Si parla tanto spesso di eroi, di chi, con un colpo di spugna, sarebbe stato in grado di cancellare l’immobilità, la corruzione, il vuoto di potere nel nostro paese. Chi rivendica il concetto di eroismo, però, è tendenzialmente chi ne ha più bisogno per avvalorare le proprie tesi scadenti. Superare l’aspetto valoriale, per darne un risvolto mitico. Un’autocelebrazione del potere, l’incoronazione a salvatore o a capitano, per stare in colore grigio, nero o solo gialloverde. Senza ricorrere alla sventurata terra di Brecht, bisognosa di eroi, il momento è quello di distinguere il campo, di scindere la componente di pancia e contrattaccare con quella della ragione, del pensiero, della riflessione. Pensare, in un mondo che tenta solo di sfamarsi, è un’azione molto più rivoluzionaria, più silenziosa ma incredibilmente impossibile da contenere. Lo ha dimostrato Greta Thunberg che, con la sua voce, ha dato per un tempo – il futuro dirà quanto – un obiettivo ai più giovani per lottare, per prendersi le responsabilità che molti non hanno voluto ricoprire. È importante parlare di Greta, non tanto per il suo ruolo, ma per riscoprire la capacità che hanno le parole di ravvivare una questione che, se passata sotto silenzio, ci porterebbe all’autoeliminazione. Il dramma ambientale che stiamo causando ha una data finale, e una destinazione apocalittica, e dovrebbe essere sull’agenda di ognuno di noi, a partire dal potere. Non è così. Non lo è perché nessuno li ha costretti a ragionarci, perché a nessuno, probabilmente, importa. Perché dobbiamo difendere diritti che improvvisamente non sono più dati, perché l’unione si è trasformata velocemente in scissione, in lotta per la sopravvivenza. Non ci sarà, però, sopravvivenza, se tutto sarà distrutto. L’impoverimento del pianeta è un tema fondamentale, che presenta le stesse conseguenze della perdita dei diritti, ma in deviazioni ancora peggiori. Come la caduta della libertà implica la creazione di un sistema elitario, di una scuola elitaria, basata su reddito e genere, così l’accesso alle risorse riguarderà solo una piccola parte di sopravvissuti. Agli altri, le briciole, le lotte intestine, l’odio per il diverso arrivato per rubare il lavoro, o un goccio d’acqua, perfino un ultimo tozzo di pane. Da una parte o dall’altra, dalla parte del mondo o da quella dell’élite. Del medioevo o del futuro.

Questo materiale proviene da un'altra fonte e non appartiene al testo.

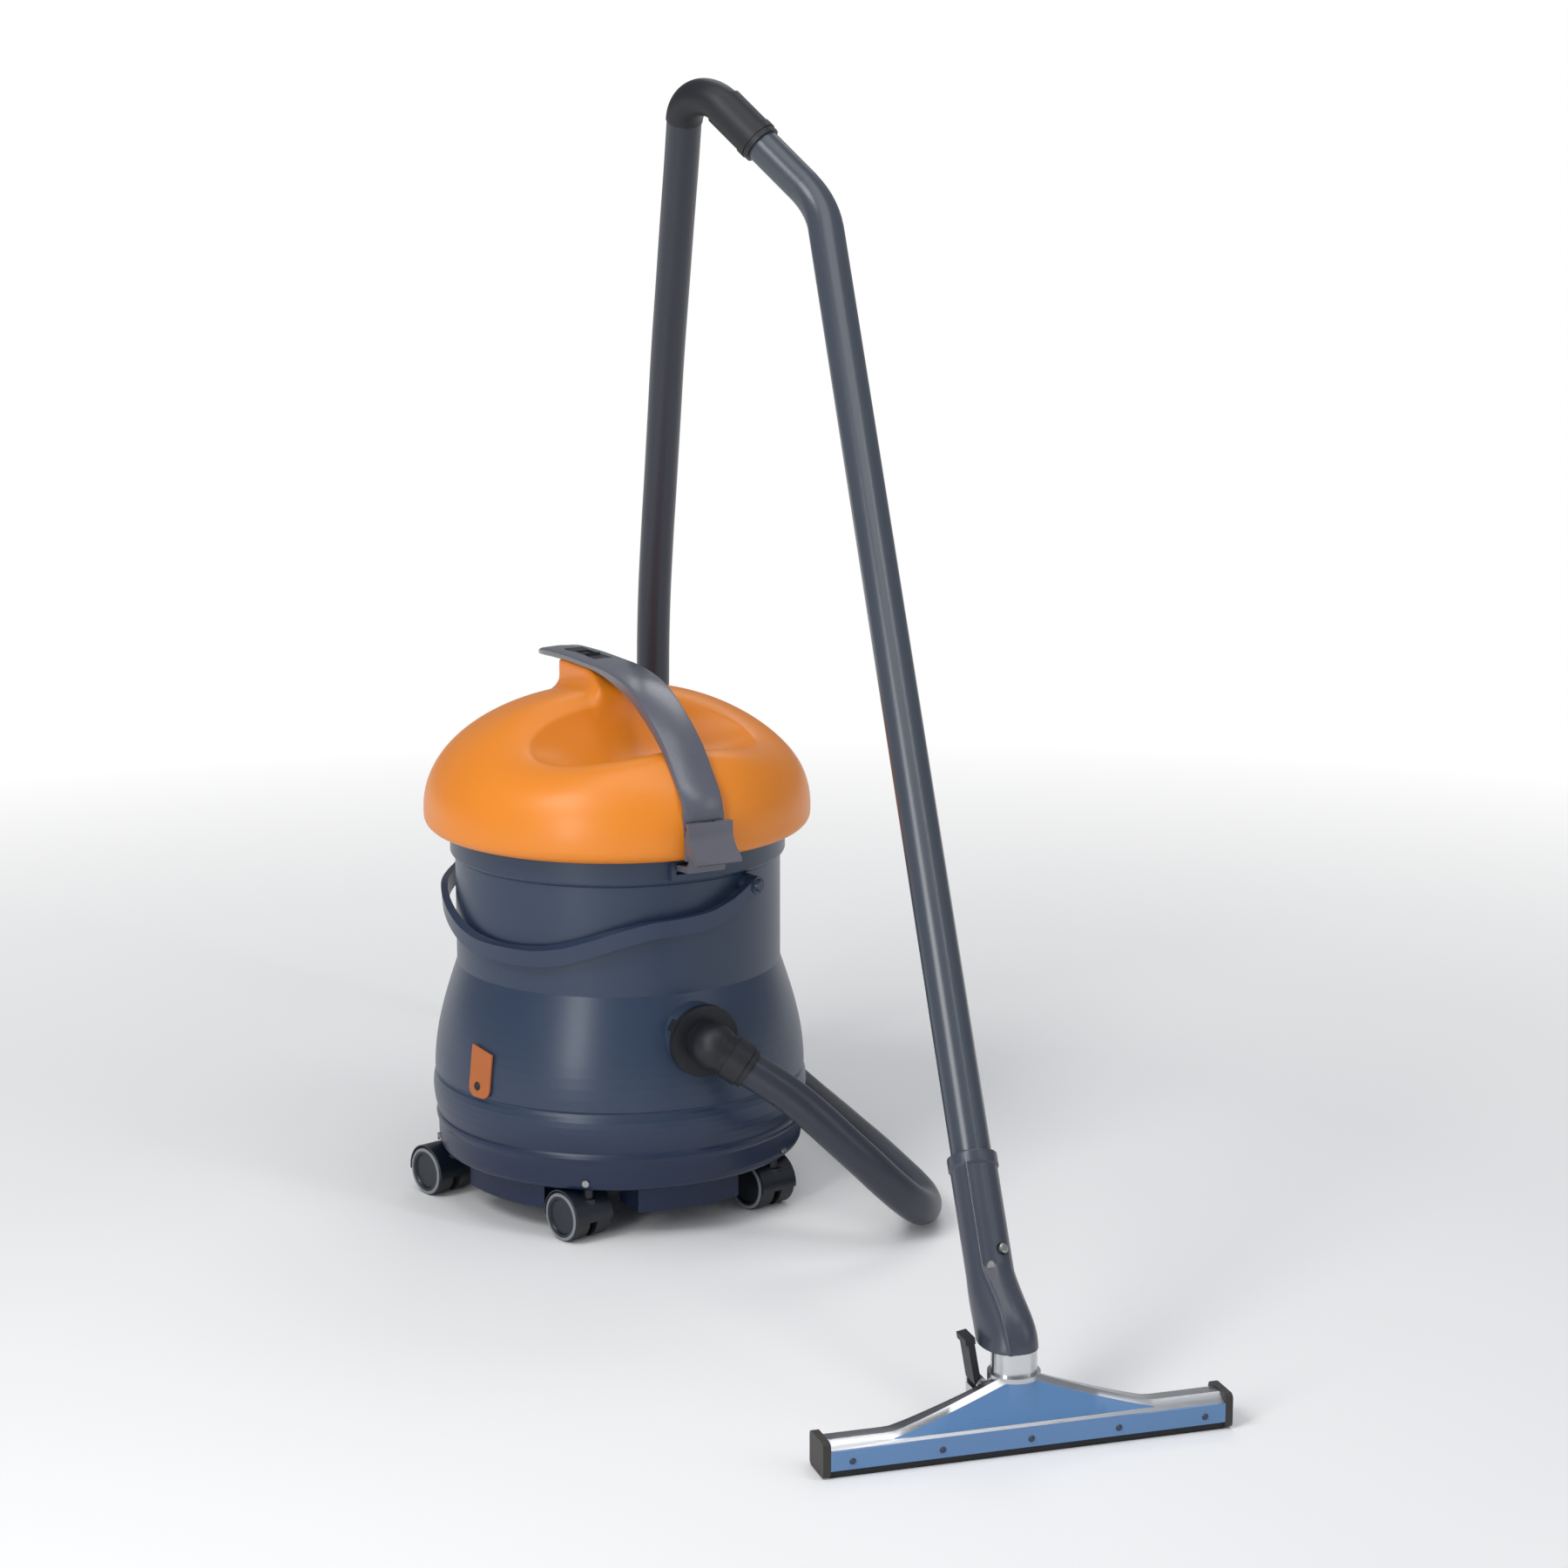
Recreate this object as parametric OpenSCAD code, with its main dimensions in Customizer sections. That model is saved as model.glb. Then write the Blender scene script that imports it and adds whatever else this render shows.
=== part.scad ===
// Wet-and-dry tub cleaner: a flared tub on five castors, a lift-off domed head with the
// suction motor, a smooth hose, a bent wand and a wide squeegee floor tool.
// +Z is up and +Y points away from the front view. All sizes are in millimetres.

/* [Tub] */
// Outer radius of the upper, straight part of the tub
tub_r = 166; // [150:1:180]
// Outer radius of the belly at its widest line
belly_r = 190.5; // [182:0.5:205]
// Height at which the belly starts to flare
waist_z = 248; // [225:1:265]
// Height of the line round the lower belly
belly_line_z = 135; // [120:1:150]
// Height of the tub's underside above the floor
tub_floor_z = 54; // [54:1:64]
// Height of the tub's rim
rim_z = 386; // [370:1:400]
// Thickness of the moulded tub wall
tub_wall = 3; // [2:0.5:5]
// How far the collar below the rim stands out
collar_out = 5; // [3:0.5:7]
// Height of that collar
collar_h = 24; // [15:1:30]
// Turn of the tub's front towards the right
front_turn = 28; // [20:1:36]

/* [Hose inlet] */
// Height of the hose inlet
inlet_z = 206; // [195:1:212]
// Inner radius of the inlet pipe
inlet_bore_r = 17; // [14:0.5:19]
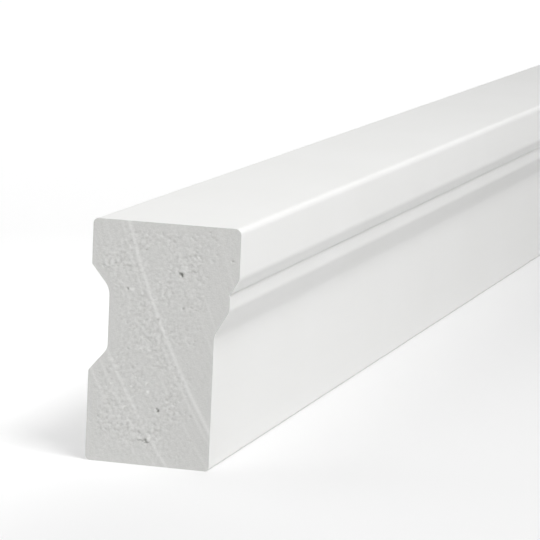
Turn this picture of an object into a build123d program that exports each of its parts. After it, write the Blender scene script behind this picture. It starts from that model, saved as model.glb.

Gli eroi silenziosi, come Lorenzo Orsetti, il cui manifesto appare su tutti i muri di Bologna, ci ricorda come l’idea di un cambiamento, di un sacrificio, sia la dimensione ideale per cui spendersi. Di come questi tempi da maturi sono diventati marci, di cui gli slogan di una campagna elettorale mai doma per chi invece di essere a discutere dei problemi fa comizi, la soluzione non è importante quanto l’appropriazione del potere. Il caso di Silvia Romano, la ragazza andata ad aiutare a casa loro seguendo le parole dei capetti che stanno ridando forza al paese, è la drammatica rappresentazione del nostro paese da manifesto elettorale. Il silenzio del governo, come con Regeni, vale come un tacito assenso, una tragica definizione che chi è contro il potere è contro il popolo. Trattati come traditori, come ragazzi irresponsabili che se la vanno a cercare, che si sono illusi di cambiare qualcosa con le loro mani. Ma quel loro sangue, macchia tutte le vostre mani. Come macchia ineliminabile, come macchia che copre un interno paese.

La risalita delle destre estreme, quel loro sentirsi garantite, è la sindrome del codardo. Vi chiederanno di barattare certi diritti in cambio di tessere del pane, di sostentamenti di cittadinanza. Rispondete di no. Rispondete che la vostra parte è un’altra.